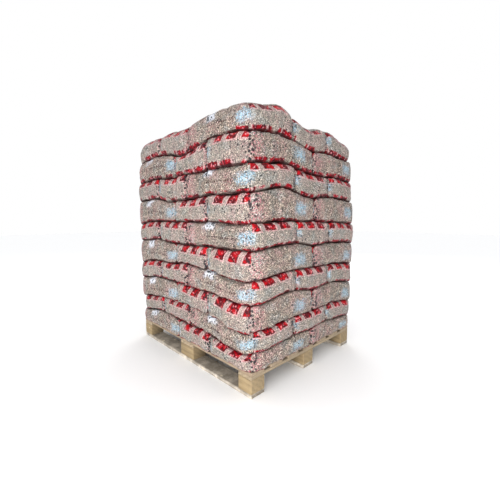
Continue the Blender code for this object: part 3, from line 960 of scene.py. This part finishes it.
def wood_grain(g, where, grain_axis):
    """Growth rings and fibres along the grain, from 0 for dark to 1 for pale."""
    along_x = grain_axis == "x"
    stretch_x, stretch_y = (GRAIN_ALONG, GRAIN_ACROSS) if along_x else (GRAIN_ACROSS, GRAIN_ALONG)
    lengthwise = g.mapping(where, (stretch_x, stretch_y, GRAIN_ACROSS))
    rings = g.node("ShaderNodeTexWave", {"Vector": lengthwise, **RING_VALUES}, wave_type="RINGS",
                   rings_direction="X" if along_x else "Y")
    fibre = g.noise(g.vector_math("MULTIPLY", lengthwise, FIBRE_STRETCH), *FIBRE_NOISE)
    return g.math("ADD", g.product(rings.outputs["Fac"], RING_SHARE), g.product(fibre, 1 - RING_SHARE))


def wood_material(name, grain_axis, pale, dark, grime, inner_shade_strength):
    """Sawn softwood: its grain, dirt and pale chips, and painted shade that darkens it further in from the
    pallet's sides.
    """
    g = Graph(name)
    here = g.object_place()
    info = g.node("ShaderNodeObjectInfo", {})
    where = g.vector_math("ADD", here, g.product(info.outputs["Random"], WOOD_SHIFT))
    grain = wood_grain(g, where, grain_axis)
    tone = g.math("ADD", grain, g.patches(where, *WOOD_TINT))
    color = g.colors(tone, tuple(zip(TONE_STOPS, (dark, pale))))

    facing = g.axes(g.node("ShaderNodeNewGeometry", {}).outputs["Normal"])
    color = g.mix(g.ramp(facing[2], *FACING, 0.0, grime), color, TRODDEN_TOP)
    color = g.mix(g.ramp(g.math("ABSOLUTE", facing[1]), *FACING, 0.0, grime), color, END_GRAIN)
    start, end = [step - DIRT_SPREAD * grime for step in DIRT_STEP]
    dirt = g.ramp(g.noise(where, *DIRT_NOISE), start, end, 0.0, DIRT_COVER)
    color = g.mix(g.product(dirt, grime), color, DIRT)
    color = g.mix(g.patches(where, *BLOTCHES, BLOTCH_COVER * grime), color, BLOTCH)
    chipped = g.vector_math("MULTIPLY", where, CHIP_STRETCH)
    color = g.mix(g.specks(chipped, CHIP_SIZE, CHIP_SHARE * grime, CHIP_RADIUS), color, CHIP)

    # Painted shade: darker further in from the pallet's outer sides
    from_sides = [g.math("SUBTRACT", half, g.math("ABSOLUTE", value))
                  for half, value in zip((PALLET_X / 2, PALLET_Y / 2), g.axes(here))]
    inner_shade_mask = g.ramp(g.math("MINIMUM", *from_sides), 0.0, INNER_SHADE_DEPTH, 0.0, inner_shade_strength)
    return g.paint(g.mix(inner_shade_mask, color, INNER_SHADE_COLOR), WOOD_SHINE, g.bump(grain, *WOOD_BUMP))


def dress_pallet():
    """Gives each board and block of the pallet its wood."""
    woods = {start: wood_material(*wood) for start, wood in WOODS.items()}
    for name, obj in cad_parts.items():
        for start, wood in woods.items():
            if name.startswith(start):
                obj.data.materials.clear()
                obj.data.materials.append(wood)


def build_stack():
    """Seventy sacks, each pressed from one of a few masters into its place."""
    chooser = random.Random(CHOICE_SEED)
    masters = [sack_master(seed) for seed in MASTER_SEEDS]
    material = sack_material()
    for layer in range(1, LAYERS + 1):
        for i, (place, axis) in enumerate(sack_places(layer)):
            name = f"sack_{layer:02d}_{i + 1}"
            sack = place_sack(name, layer, place, axis, chooser.choice(masters), chooser.random())
            sack.data.materials.append(material)
            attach(sack, "root")
            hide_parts(f"sack_layer_{layer:02d}")


def make_floor():
    bpy.ops.mesh.primitive_plane_add(size=FLOOR_SIZE)
    floor = bpy.context.object
    floor.name = "studio_floor"
    floor.data.materials.append(Graph("studio_floor_white").paint(FLOOR_COLOR, FLOOR_SHINE))


def add_area_light(name, place, target, size, power, color):
    light = bpy.data.lights.new(name, "AREA")
    light.size = size
    light.energy = power
    light.color = color
    obj = bpy.data.objects.new(name, light)
    obj.location = place
    obj.rotation_euler = (Vector(target) - Vector(place)).to_track_quat("-Z", "Y").to_euler()
    bpy.context.scene.collection.objects.link(obj)


def make_room():
    """A room that is brighter overhead, and plain white where the camera sees it."""
    world = bpy.data.worlds.new("studio")
    world.use_nodes = True
    nodes, links = world.node_tree.nodes, world.node_tree.links
    sky = nodes["Background"]
    direction = nodes.new("ShaderNodeTexCoord")
    height = nodes.new("ShaderNodeSeparateXYZ")
    links.new(direction.outputs["Generated"], height.inputs[0])
    strength = nodes.new("ShaderNodeMapRange")
    for i, value in enumerate((0.0, 0.0, 1.0, ROOM_LOW, ROOM_HIGH)):
        strength.inputs[i].default_value = value
    links.new(height.outputs[2], strength.inputs[0])
    links.new(strength.outputs[0], sky.inputs["Strength"])
    sky.inputs["Color"].default_value = (*ROOM_COLOR, 1.0)
    backdrop = nodes.new("ShaderNodeBackground")
    backdrop.inputs["Color"].default_value = (*WHITE, 1.0)
    seen = nodes.new("ShaderNodeLightPath")
    mix = nodes.new("ShaderNodeMixShader")
    links.new(seen.outputs["Is Camera Ray"], mix.inputs[0])
    links.new(sky.outputs[0], mix.inputs[1])
    links.new(backdrop.outputs[0], mix.inputs[2])
    links.new(mix.outputs[0], nodes["World Output"].inputs["Surface"])
    bpy.context.scene.world = world
    bpy.context.scene.view_settings.view_transform = "Standard"


def make_camera():
    data = bpy.data.cameras.new("camera")
    data.lens = CAMERA_LENS
    data.sensor_width = CAMERA_SENSOR
    camera = bpy.data.objects.new("camera", data)
    camera.location = CAMERA_PLACE
    level = math.cos(CAMERA_PITCH)
    ahead = Vector((math.cos(CAMERA_YAW) * level, math.sin(CAMERA_YAW) * level, math.sin(CAMERA_PITCH)))
    camera.rotation_euler = ahead.to_track_quat("-Z", "Y").to_euler()
    bpy.context.scene.collection.objects.link(camera)
    bpy.context.scene.camera = camera


make_camera()
build_stack()
dress_pallet()
make_floor()
make_room()
for light in LIGHTS:
    add_area_light(*light)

══════════

## [What you should do]
Copy all lines from the material that contain "layer".

## [Answer for the task]
    for layer in range(1, LAYERS + 1):
        for i, (place, axis) in enumerate(sack_places(layer)):
            name = f"sack_{layer:02d}_{i + 1}"
            sack = place_sack(name, layer, place, axis, chooser.choice(masters), chooser.random())
            hide_parts(f"sack_layer_{layer:02d}")